» **Provided material**
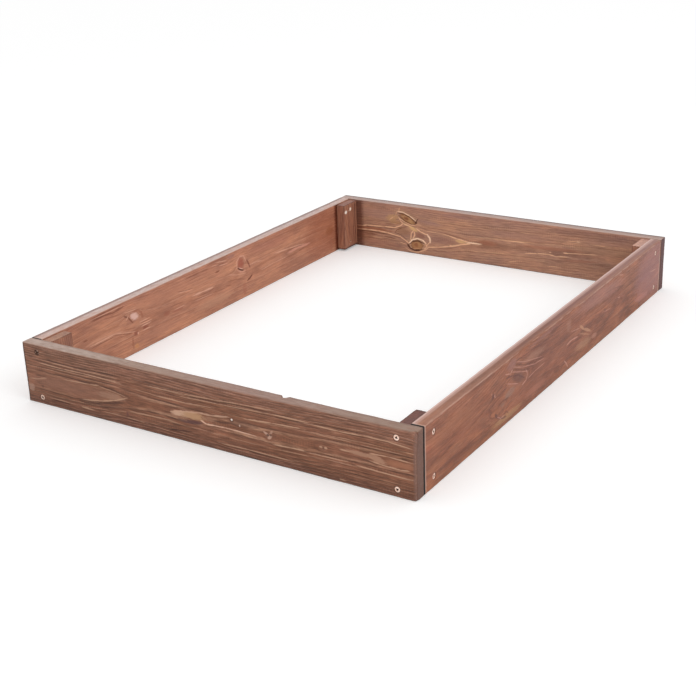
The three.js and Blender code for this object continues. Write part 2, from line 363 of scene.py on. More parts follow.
# %% Screw places
SCREW_NAMES = sorted(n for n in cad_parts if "_screw_" in n)
screw_heads = []
for name in SCREW_NAMES:
    low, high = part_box(name)
    middle = (low + high) / 2
    axis = 0 if (high - low)[0] > (high - low)[1] else 1
    drive = Vector((0.0, 0.0, 0.0))
    drive[axis] = -1.0 if middle[axis] > 0 else 1.0
    head = middle.copy()
    head[axis] = high[axis] if middle[axis] > 0 else low[axis]
    screw_heads.append((head, drive))
places = bpy.data.meshes.new("screw places")
places.from_pydata([head for head, _ in screw_heads], [], [])
point_values(places, "drive", "FLOAT_VECTOR", [drive for _, drive in screw_heads])
GRIMY = {"front_screw_left_upper": 1.0, "front_screw_left_lower": 0.25, "back_screw_left_upper": 0.6}
point_values(places, "grime", "FLOAT", [GRIMY.get(name, 0.0) for name in SCREW_NAMES])
screw_places = bpy.data.objects.new("screw places", places)
screw_length = max(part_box(SCREW_NAMES[0])[1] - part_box(SCREW_NAMES[0])[0])
print("screws:", len(screw_heads), "of", round(screw_length * 1000, 1), "mm")

# %% [markdown]
# A turned shape is a profile swept round an axis. The screw and the hole that it is driven into are both
# turned, so one function closes a profile into a solid. The drive direction is the local +Z. The hole is a
# little wider than the screw all round, so that the two never cross.

# %% Turned solids
def turned(name, profile, sides, radius_at=None):
    """A closed solid of revolution round Z from (radius, height) pairs in metres. radius_at adds a thread."""
    mesh = bpy.data.meshes.new(name)
    form = bmesh.new()
    rings = []
    for row, (radius, height) in enumerate(profile):
        ring = []
        for side in range(sides):
            angle = 2 * math.pi * side / sides
            reach = radius_at(radius, height, angle) if radius_at else radius
            ring.append(form.verts.new((reach * math.cos(angle), reach * math.sin(angle), height)))
        rings.append(ring)
    for upper, lower in zip(rings, rings[1:]):
        for side in range(sides):
            after = (side + 1) % sides
            form.faces.new((upper[side], upper[after], lower[after], lower[side]))
    form.faces.new(list(reversed(rings[0])))
    form.faces.new(rings[-1])
    bmesh.ops.recalc_face_normals(form, faces=form.faces)
    form.to_mesh(mesh)
    form.free()
    return bpy.data.objects.new(name, mesh)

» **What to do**
Quote each line of the data above exactly as written.

» **Result of this exercise**
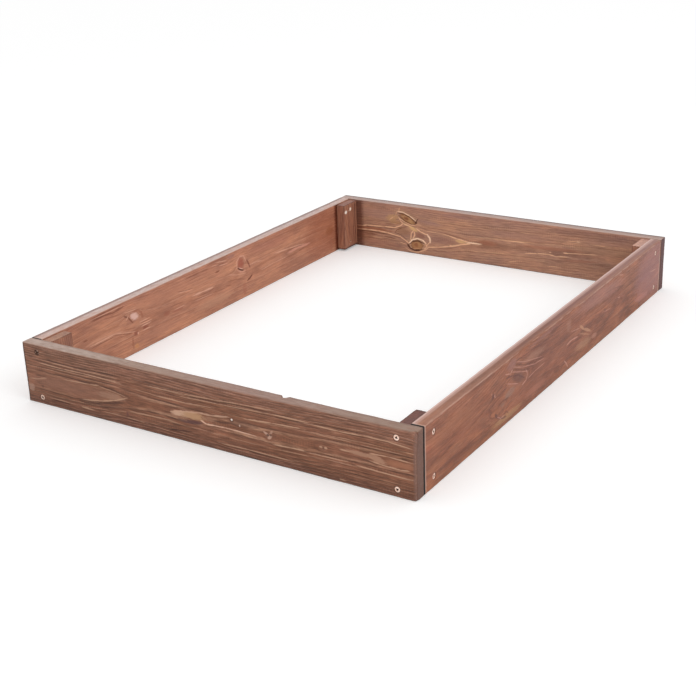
The three.js and Blender code for this object continues. Write part 2, from line 363 of scene.py on. More parts follow.
# %% Screw places
SCREW_NAMES = sorted(n for n in cad_parts if "_screw_" in n)
screw_heads = []
for name in SCREW_NAMES:
    low, high = part_box(name)
    middle = (low + high) / 2
    axis = 0 if (high - low)[0] > (high - low)[1] else 1
    drive = Vector((0.0, 0.0, 0.0))
    drive[axis] = -1.0 if middle[axis] > 0 else 1.0
    head = middle.copy()
    head[axis] = high[axis] if middle[axis] > 0 else low[axis]
    screw_heads.append((head, drive))
places = bpy.data.meshes.new("screw places")
places.from_pydata([head for head, _ in screw_heads], [], [])
point_values(places, "drive", "FLOAT_VECTOR", [drive for _, drive in screw_heads])
GRIMY = {"front_screw_left_upper": 1.0, "front_screw_left_lower": 0.25, "back_screw_left_upper": 0.6}
point_values(places, "grime", "FLOAT", [GRIMY.get(name, 0.0) for name in SCREW_NAMES])
screw_places = bpy.data.objects.new("screw places", places)
screw_length = max(part_box(SCREW_NAMES[0])[1] - part_box(SCREW_NAMES[0])[0])
print("screws:", len(screw_heads), "of", round(screw_length * 1000, 1), "mm")

# %% [markdown]
# A turned shape is a profile swept round an axis. The screw and the hole that it is driven into are both
# turned, so one function closes a profile into a solid. The drive direction is the local +Z. The hole is a
# little wider than the screw all round, so that the two never cross.

# %% Turned solids
def turned(name, profile, sides, radius_at=None):
    """A closed solid of revolution round Z from (radius, height) pairs in metres. radius_at adds a thread."""
    mesh = bpy.data.meshes.new(name)
    form = bmesh.new()
    rings = []
    for row, (radius, height) in enumerate(profile):
        ring = []
        for side in range(sides):
            angle = 2 * math.pi * side / sides
            reach = radius_at(radius, height, angle) if radius_at else radius
            ring.append(form.verts.new((reach * math.cos(angle), reach * math.sin(angle), height)))
        rings.append(ring)
    for upper, lower in zip(rings, rings[1:]):
        for side in range(sides):
            after = (side + 1) % sides
            form.faces.new((upper[side], upper[after], lower[after], lower[side]))
    form.faces.new(list(reversed(rings[0])))
    form.faces.new(rings[-1])
    bmesh.ops.recalc_face_normals(form, faces=form.faces)
    form.to_mesh(mesh)
    form.free()
    return bpy.data.objects.new(name, mesh)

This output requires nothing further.